The Companies Act 2006 codifies directors’ duties in statute law for the first time. There are 7 statutory duties for directors which are:

  • to act within their powers
  • to promote the success of the company
  • to exercise independent skill and judgement
  • to exercise reasonable care, skill and diligence
  • to avoid conflicts of interest
  • not to accept benefits from third parties
  • to declare interests

However, this is not a complete list of directors’ duties as other common law duties still apply. Also these statutory duties reflect the existing common law and will be interpreted in accordance with existing case law and principles.

The new duty to promote the success of the company (and not that of a third party) requires consideration. This duty is:

A director of a company must act in the way he considers, in good faith, would be most likely to promote the success of the company for the benefit of its members as a whole.

In performing the duty to promote the success of the company, directors should now have regard to the following factors:

  • likely long term consequences of decision
  • interests of employees
  • need to foster business relationships with suppliers, customers and others
  • impact of the company’s operation on the community and the environment
  • company’s reputation for high standards of business conduct
  • need to act fairly between members of the company

This is the new concept of “enlightened shareholder value”, where success for a commercial company will mean “long-term increase in value”. The duty to promote success replaces the common law duty of directors to act in good faith in the best interests of company as a whole.

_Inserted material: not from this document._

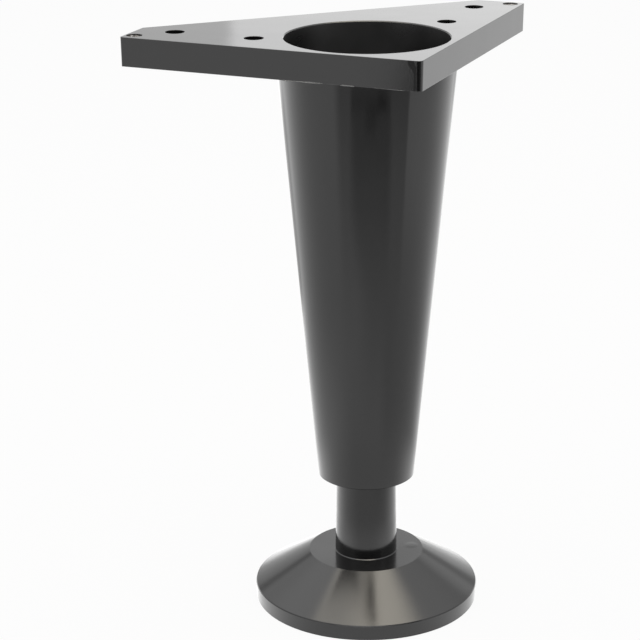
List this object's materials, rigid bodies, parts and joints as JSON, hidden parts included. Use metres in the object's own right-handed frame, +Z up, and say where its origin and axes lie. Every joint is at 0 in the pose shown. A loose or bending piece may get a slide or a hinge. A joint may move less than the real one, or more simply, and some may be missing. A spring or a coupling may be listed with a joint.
{
  "type": "furniture leg",
  "caption": "Conical hollow plastic furniture leg with a right-angled corner plate and a screw-adjusted disc foot.",
  "frame": {"origin": "on the floor, on the axis of the tube and foot, with the foot set as modelled", "axes": "+Z up along the leg's axis, the plate's right-angle corner towards -Y, the plate's long edge along X on the +Y side"},
  "size_m": [0.1486, 0.0859, 0.2],
  "materials": {
    "black_plastic": "gloss",
    "zinc_steel": "satin"
  },
  "bodies": {
    "leg": {"leg_body": "black_plastic", "captive_nut": "zinc_steel"},
    "stud": {"threaded_stud": "zinc_steel"},
    "foot": {"adjusting_foot": "black_plastic"}
  },
  "joints": [
    {"name": "height_adjust", "type": "slide", "parent": "leg", "child": "stud", "axis": [0, 0, 1], "range_m": [-0.005, 0.025]},
    {"name": "foot_turn", "type": "hinge", "parent": "stud", "child": "foot", "pos_m": [0, 0, 0], "axis": [0, 0, 1], "range_deg": [-1200, 6000]}
  ],
  "couplings": [
    {"joint": "height_adjust", "follows": "foot_turn", "m_per_rad": 0.00023873}
  ]
}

Is this duty to promote the company’s success and the concept of “enlightened shareholder value” relevant to charitable guarantee companies with no shareholders, but only non-owning members?

Section 172(2) of the Act states:

Where the purposes of company consist of or include purposes other than the benefit of its members, it has effect as if the reference to promoting the success of the company for the benefit of its members were to achieving those purposes.

So the success of a charitable company can be measured in broader terms than financial profit and assessed with reference to the achievement of its charitable purposes. But how is that success to be measured? There is no guidance within the Act on how to weigh up and assess the different factors listed in the Act, and no enforcement mechanism beyond the company members holding the directors accountable.

Government guidance says decisions are for the directors’ “good faith judgement” – it is not sufficient to pay lip service to factors, positive action may be needed to comply. The duty to exercise reasonable care, skill and diligence still applies.

The boards of charitable companies should now assess and review the outcomes of their decisions in the context of the above factors as well as the furtherance of the charity's objects.